The case began at 1pm and the former executive is present along with a representative for the bank, police and a group of lawyers.
Prosecuting Inspector Pauline Bonnello explained that Ms Sant Fournier was arrested in April this year, but granted police bail. She was interrogated multiple times but exercised her right to silence on all occasions, she said.
The executive was the bank’s designated Money Laundering Reporting Officer, as well as a director, and was tasked with ensuring that offences did not take place.
Aside from Ms Sant Fournier, PwC partner Fabio Axisa has also been arraigned, as a representative of Pilatus Bank.
This means that instead of facing personal charges, he is being charged as the competent person appointed by the MFSA to represent the bank.
The arraignment comes as the defunct bank’s legal issues come to a head once more, with a long-awaited, delayed magisterial inquiry into it finally having reached its conclusion.
Earlier this week, it was handed a record €4.9 million fine by the Financial Intelligence Analysis Unit (FIAU).
The prosecutions come five years after allegations of suspected money laundering activity at the bank were first raised by slain investigative journalist Daphne Caruana Galizia.
In a subsequent investigation, the FIAU and officials in Malta’s Government gave the bank a clean bill of health.
However, the investigation completed this week, which begun in 2018 following a reform of the FIAU’s procedures, uncovered a “serious and systematic failure” of the bank to follow anti-money laundering laws.
The Authority cited that of particular concern was the bank’s “lax approach towards both its due diligence and enhanced due diligence obligations”.
In light of the findings, the Government has faced questions over its retaining of some of the individuals involved in allowing the bank’s operations to continue.
On Wednesday, facing questions from journalists at an unrelated press conference, Prime Minister Robert Abela was asked to comment on the fact that the Finance Minister when Pilatus passed its FIAU test, Edward Scicluna, remains in a position of major responsibility, as Governor of the Central Bank of Malta.
He responded that the recent charges against the bank were proof of the rigour of the country’s regulatory bodies.
In 2018 the bank’s licence was stripped by the European Central Bank, following the arrest of its founder and chairman, Ali Sadr in the US. He was subsequently found not guilty of the money-laundering charges leveraged against him after disclosure failures by US prosecutors.
This suspension and the Maltese authorities’ subsequent takeover of the bank is itself subject to an international dispute currently, with lawyers from Pilatus Bank’s parent company Alpene Ltd alleging a network of “corrupt Government officials” are draining the bank of its assets.
Legal filings claim that since the bank was “wrongfully” closed by regulators it has been stripped of its assets to the benefit of “Maltese officials, individuals and businesses”.
These allegations are centred around a suggestion of corruption in the MFSA’s choice of liquidation lawyers.
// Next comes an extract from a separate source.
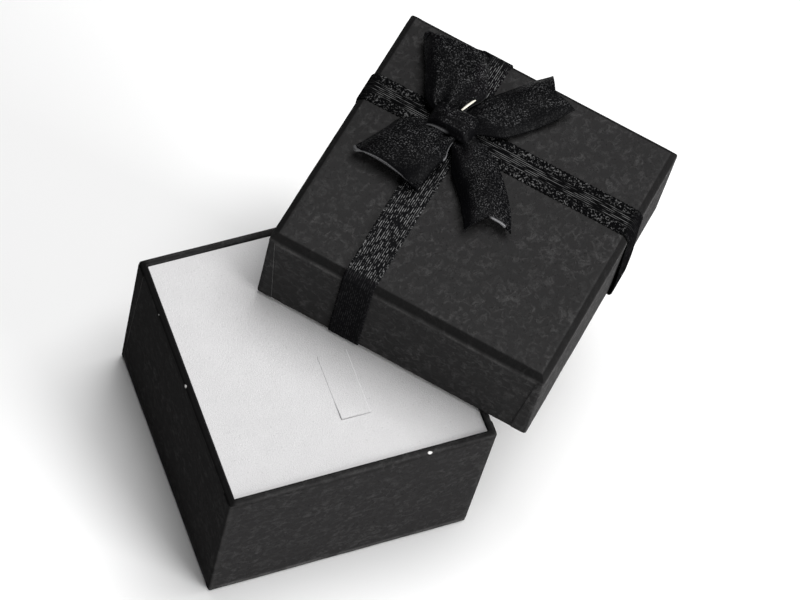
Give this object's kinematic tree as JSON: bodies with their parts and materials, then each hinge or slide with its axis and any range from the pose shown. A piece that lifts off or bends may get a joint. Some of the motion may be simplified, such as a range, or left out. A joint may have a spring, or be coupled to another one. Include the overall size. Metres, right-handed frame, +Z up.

Issues relating to Malta’s ability and willingness to pursue money laundering cases have reached the forefront of public attention in recent months with the country’s shock greylisting by the Financial Action Task Force (FATF).
The Government has repeatedly insisted that recent reforms were effective in improving the strength of the country’s regulatory bodies, but acknowledged that proof now needs to be provided of this effectiveness.